2008, Prague: ‘Evaluation of the Veterinary Curriculum’

The fifth ‘ViEW’ (Veterinary Education Worldwide) workshop was held in association with the Association for Medical Education in Europe (AMEE) conference in Prague on 31st August 2008, facilitated by Debbie Jaarsma (Utrecht University), Vicki Dale and Kim Whittlestone (both of the Royal Veterinary College, London).

Invited speaker Dr. Diana Dolmans (Department of Educational Development and Research, Maastricht University) provided an overview of:

  • the concept of quality assurance
  • instruments and procedures that can be used
  • important features of a system for quality assurance
  • how to apply the knowledge about quality assurance to a particular situation 

In her presentation, Dr. Dolmans emphasised the cyclical nature of quality assurance, the need to triangulate evidence from different sources, the importance of having internal and external review mechanisms, and the need to have a mechanism for acting on feedback. In a small group practical activity, delegates were asked to troubleshoot a hypothetical case study where the evaluation of a new veterinary curriculum did not result in its improvement. This was done using the ‘fishbone diagram’, a cause-and-effect diagram borrowed from industrial quality management.

Dr. Vicki Dale presented an overview of evaluation inventories such as the Course Valuing Inventory (Nehari and Bender 1978), the Course Experience Questionnaire (Ramsden and Entwisle 1981) and the Dundee Ready Education Environment Measure (Roff et al. 1997). Participants were introduced to the findings of some published studies that had used these inventories, and were encouraged to assess their usefulness in terms of where they sit in relation to Kirkpatrick’s (1967) hierarchy, how they can be used as a measure of professional skills teaching, how they can improve the quality of teaching, how they can best be correlated with other measures to give a wider indicator of quality, and how adaptable they are to different contexts. Delegates were also encouraged to reflect on the benefits and limitations of using an existing inventory versus developing a new one.

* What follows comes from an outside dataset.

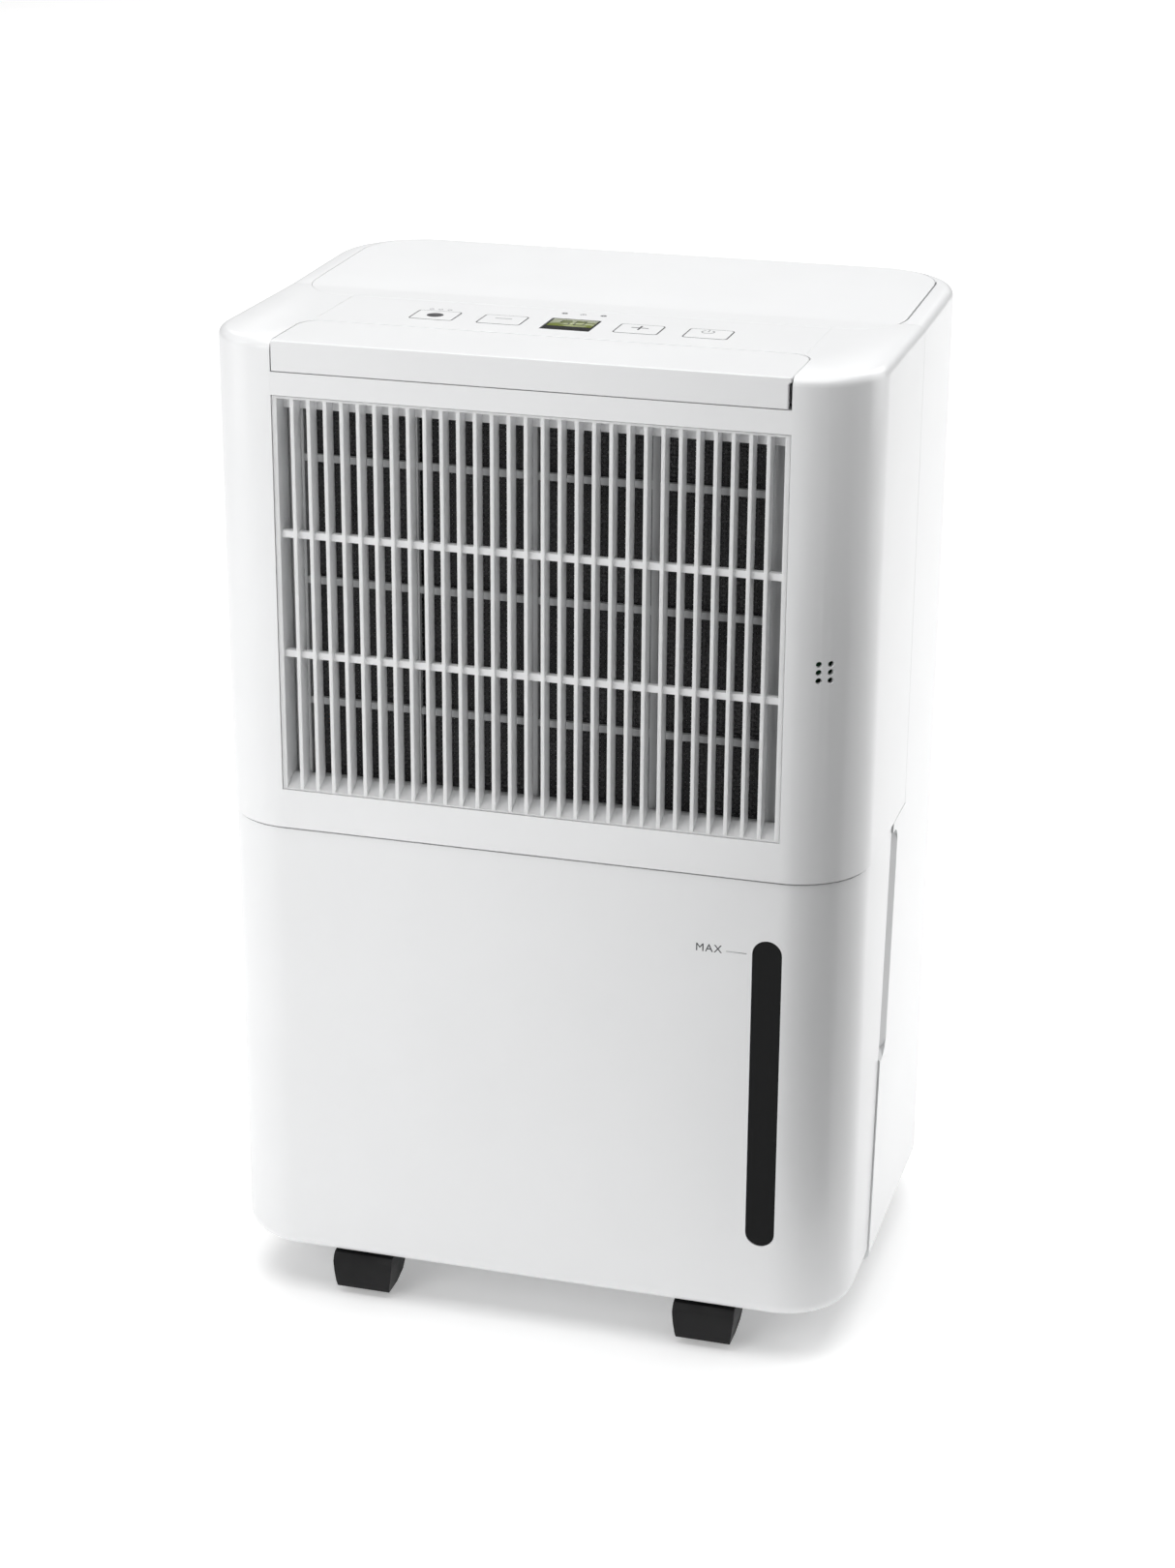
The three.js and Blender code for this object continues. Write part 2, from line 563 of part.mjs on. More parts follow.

ViEW President Professor Peter van Beukelen (Utrecht University), and Treasurer Professor Susan Rhind (University of Edinburgh) led discussions about outcome measures such as the attainment of Day One skills. It was agreed that professional skills were difficult to assess, and that it was even more difficult to evaluate whether teaching of professional skills had a positive impact at the level of patient care. However, there was unanimous agreement for the need for professional skills training to be introduced from point of entry to veterinary school, and in an evidence-based way.

Dr. Debbie Jaarsma gave a presentation on the importance of research in veterinary medical education. Within this, she stressed the need for national and international collaborations in work that needed to be theoretically grounded. She also presented the outcomes of some of the research she has undertaken at the Faculty of Veterinary Medicine, University of Utrecht, on seminar learning, research internships and formative assessment. Her work has recently been published as a (2008) book “Developments in Veterinary Medical Education: Intentions, perceptions, learning processes and outcomes” (ISBN/EAN 978-90-393-4904-5) by Ridderprint, Ridderkerk, The Netherlands. This publication can be viewed online, and/or a printed copy ordered from here.

Attendees made suggestions for the following year’s ViEW workshop, the majority of which related to ‘professionalism’. This was accepted at the AGM where Professor John Tegzes of Western University, California, was welcomed as ViEW Secretary.